Repeat all of the data precisely.

- - -

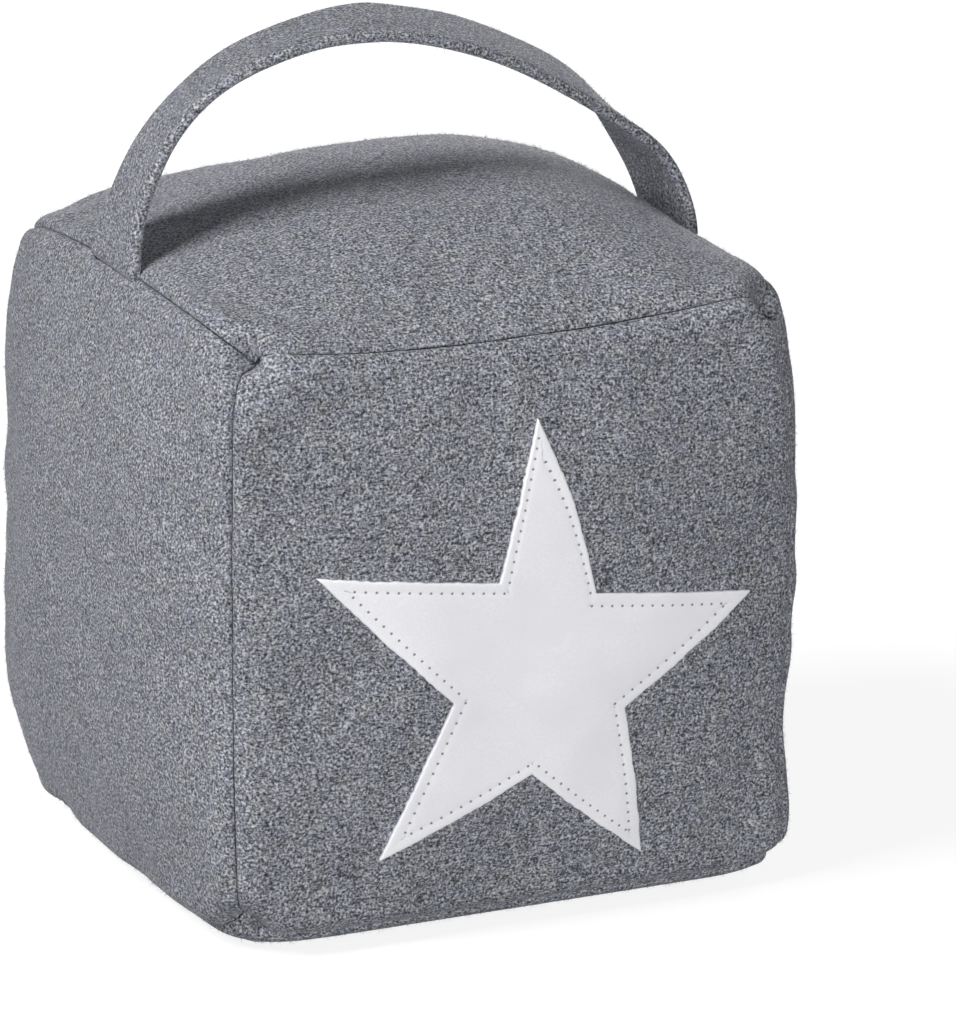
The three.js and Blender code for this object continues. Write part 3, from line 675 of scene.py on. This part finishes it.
# One felt panel: the outer face, the allowance turned in along the seams, and the inner face. Both faces
# are grids over the sharp cube's square, laid on the filled cube at the depth of the groove or of the
# felt, and their rims lie on the seam's middle plane, moved off it by half the gap
def makePanel(panel):
    out, firstAxis, secondAxis = axesOf(panel)
    firstHalf, secondHalf = halvesOf(panel)
    first, second = np.meshgrid(linesAcross(firstHalf), linesAcross(secondHalf), indexing="ij")
    rows, columns = first.shape
    firstDistance, secondDistance = fromSeam(firstHalf, first), fromSeam(secondHalf, second)
    nearest = np.minimum(firstDistance, secondDistance)
    rim, byRow = np.zeros(first.shape, bool), np.zeros(first.shape, bool)
    rim[[0, -1], :] = rim[:, [0, -1]] = byRow[[0, -1], :] = True
    base, normal = onRoundedCube(panel, first, second)
    reach = edgeArc + cover["standBack"]
    surface, drawn = filled(base), drawnIn(panel, first, second)
    lift = handmade(panel, first, second, surface, nearest)
    surface += drawn
    tight = pressed(surface)
    roll, opened = gathered(surface)
    gap = (cover["seamGap"] / 2 + opened) * np.minimum(tight, 1)
    shift = drawn + normal * lift[..., None]

    # How far the seams at both ends of an axis open for the strap
    def openingAlong(axis, line):
        lower, upper = seamOpening(out, -axis, base[..., 1]), seamOpening(out, axis, base[..., 1])
        return np.where(line < 0, lower, upper)

    # Lines beside a seam stand back from it by most of a shift
    def standBack(halfLength, line, distance, back):
        share = np.clip(1 - distance / reach, 0, None)
        return np.sign(line) * atDistance(halfLength, distance + back * share)

    # A point under the face, moved off the seam's middle plane
    def atSeam(depth, extra):
        offset = gap + np.where(byRow, firstOpen, secondOpen) + extra
        middle = base - normal * (depth + offset)[..., None]
        return filled(middle + out * (math.sqrt(2) * offset)[..., None]) + shift

    firstOpen, secondOpen = openingAlong(firstAxis, first), openingAlong(secondAxis, second)
    stoodFirst = standBack(firstHalf, first, firstDistance, firstOpen)
    stoodSecond = standBack(secondHalf, second, secondDistance, secondOpen)
    outer = onCover(panel, stoodFirst, stoodSecond, rollDepth(nearest, roll) * tight, nearest)
    outer = np.where(rim[..., None], atSeam(np.minimum(roll * tight, cover["deepest"]), 0), outer)
    back = cover["felt"] + cover["strapSlot"] + cover["innerClear"]
    deepFirst = standBack(firstHalf, first, firstDistance, back)
    deepSecond = standBack(secondHalf, second, secondDistance, back)
    inner = onCover(panel, deepFirst, deepSecond, np.full_like(nearest, cover["felt"]), nearest)
    inner = np.where(rim[..., None], atSeam(cover["felt"], cover["felt"]), inner)
    clipped = cover["cornerClip"] * np.clip(1 - np.maximum(firstDistance, secondDistance) / reach, 0, None)
    allowance = cover["allowance"] - clipped
    turned, cut = atSeam(allowance, 0), atSeam(allowance, cover["felt"])

    number = np.arange(rows * columns).reshape(rows, columns)
    loop = np.concatenate((number[:-1, 0], number[-1, :-1], number[:0:-1, -1], number[0, :0:-1]))
    size, around = rows * columns, len(loop)
    points = np.concatenate((outer.reshape(-1, 3), inner.reshape(-1, 3),
                             turned.reshape(-1, 3)[loop], cut.reshape(-1, 3)[loop]))
    turnedLoop = 2 * size + np.arange(around)
    cutLoop = turnedLoop + around
    faces = np.concatenate((
        gridFaces(rows, columns),
        bandFaces(loop, turnedLoop), bandFaces(turnedLoop, cutLoop), bandFaces(cutLoop, size + loop),
        gridFaces(rows, columns, size, turned=True),
    ))
    piece = makePiece(f"felt_panel_{panel}", points, faces, greyFelt)
    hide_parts(f"panel_{panel}")
    return outer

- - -

▶ [Worked solution]:
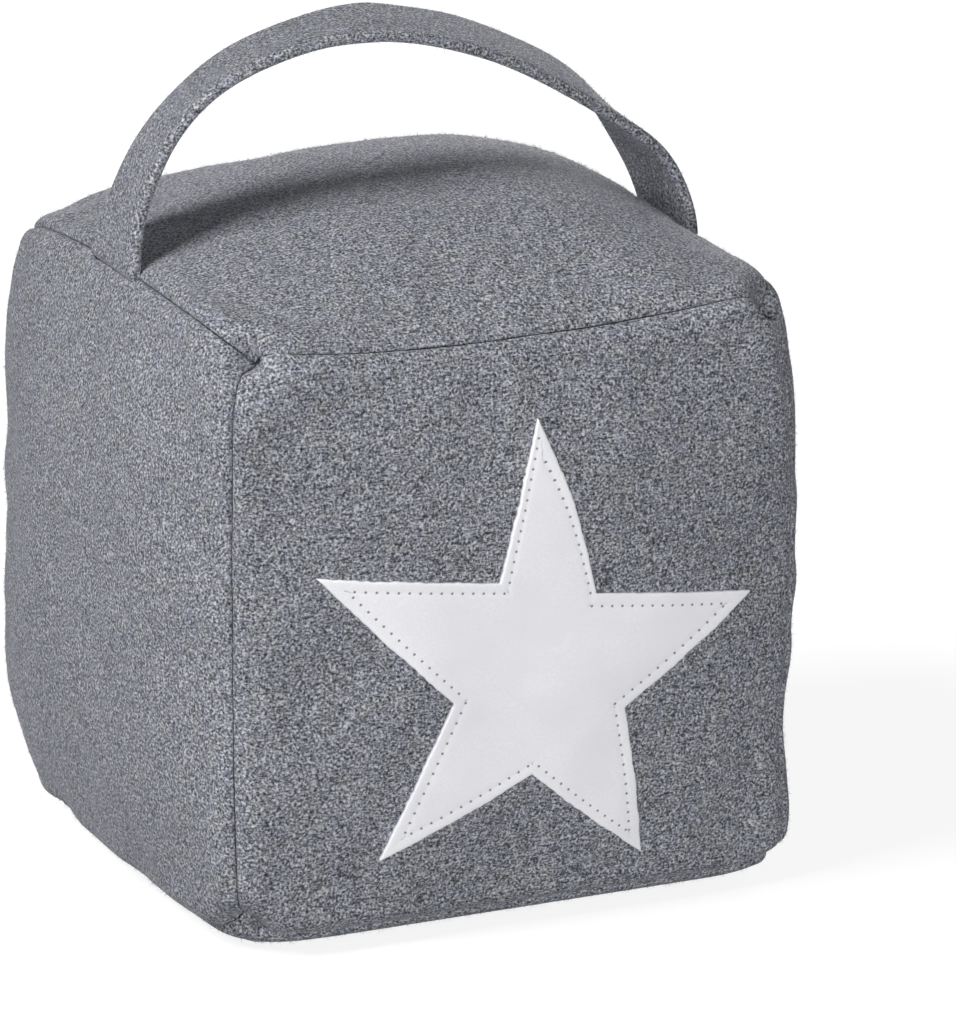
The three.js and Blender code for this object continues. Write part 3, from line 675 of scene.py on. This part finishes it.
# One felt panel: the outer face, the allowance turned in along the seams, and the inner face. Both faces
# are grids over the sharp cube's square, laid on the filled cube at the depth of the groove or of the
# felt, and their rims lie on the seam's middle plane, moved off it by half the gap
def makePanel(panel):
    out, firstAxis, secondAxis = axesOf(panel)
    firstHalf, secondHalf = halvesOf(panel)
    first, second = np.meshgrid(linesAcross(firstHalf), linesAcross(secondHalf), indexing="ij")
    rows, columns = first.shape
    firstDistance, secondDistance = fromSeam(firstHalf, first), fromSeam(secondHalf, second)
    nearest = np.minimum(firstDistance, secondDistance)
    rim, byRow = np.zeros(first.shape, bool), np.zeros(first.shape, bool)
    rim[[0, -1], :] = rim[:, [0, -1]] = byRow[[0, -1], :] = True
    base, normal = onRoundedCube(panel, first, second)
    reach = edgeArc + cover["standBack"]
    surface, drawn = filled(base), drawnIn(panel, first, second)
    lift = handmade(panel, first, second, surface, nearest)
    surface += drawn
    tight = pressed(surface)
    roll, opened = gathered(surface)
    gap = (cover["seamGap"] / 2 + opened) * np.minimum(tight, 1)
    shift = drawn + normal * lift[..., None]

    # How far the seams at both ends of an axis open for the strap
    def openingAlong(axis, line):
        lower, upper = seamOpening(out, -axis, base[..., 1]), seamOpening(out, axis, base[..., 1])
        return np.where(line < 0, lower, upper)

    # Lines beside a seam stand back from it by most of a shift
    def standBack(halfLength, line, distance, back):
        share = np.clip(1 - distance / reach, 0, None)
        return np.sign(line) * atDistance(halfLength, distance + back * share)

    # A point under the face, moved off the seam's middle plane
    def atSeam(depth, extra):
        offset = gap + np.where(byRow, firstOpen, secondOpen) + extra
        middle = base - normal * (depth + offset)[..., None]
        return filled(middle + out * (math.sqrt(2) * offset)[..., None]) + shift

    firstOpen, secondOpen = openingAlong(firstAxis, first), openingAlong(secondAxis, second)
    stoodFirst = standBack(firstHalf, first, firstDistance, firstOpen)
    stoodSecond = standBack(secondHalf, second, secondDistance, secondOpen)
    outer = onCover(panel, stoodFirst, stoodSecond, rollDepth(nearest, roll) * tight, nearest)
    outer = np.where(rim[..., None], atSeam(np.minimum(roll * tight, cover["deepest"]), 0), outer)
    back = cover["felt"] + cover["strapSlot"] + cover["innerClear"]
    deepFirst = standBack(firstHalf, first, firstDistance, back)
    deepSecond = standBack(secondHalf, second, secondDistance, back)
    inner = onCover(panel, deepFirst, deepSecond, np.full_like(nearest, cover["felt"]), nearest)
    inner = np.where(rim[..., None], atSeam(cover["felt"], cover["felt"]), inner)
    clipped = cover["cornerClip"] * np.clip(1 - np.maximum(firstDistance, secondDistance) / reach, 0, None)
    allowance = cover["allowance"] - clipped
    turned, cut = atSeam(allowance, 0), atSeam(allowance, cover["felt"])

    number = np.arange(rows * columns).reshape(rows, columns)
    loop = np.concatenate((number[:-1, 0], number[-1, :-1], number[:0:-1, -1], number[0, :0:-1]))
    size, around = rows * columns, len(loop)
    points = np.concatenate((outer.reshape(-1, 3), inner.reshape(-1, 3),
                             turned.reshape(-1, 3)[loop], cut.reshape(-1, 3)[loop]))
    turnedLoop = 2 * size + np.arange(around)
    cutLoop = turnedLoop + around
    faces = np.concatenate((
        gridFaces(rows, columns),
        bandFaces(loop, turnedLoop), bandFaces(turnedLoop, cutLoop), bandFaces(cutLoop, size + loop),
        gridFaces(rows, columns, size, turned=True),
    ))
    piece = makePiece(f"felt_panel_{panel}", points, faces, greyFelt)
    hide_parts(f"panel_{panel}")
    return outer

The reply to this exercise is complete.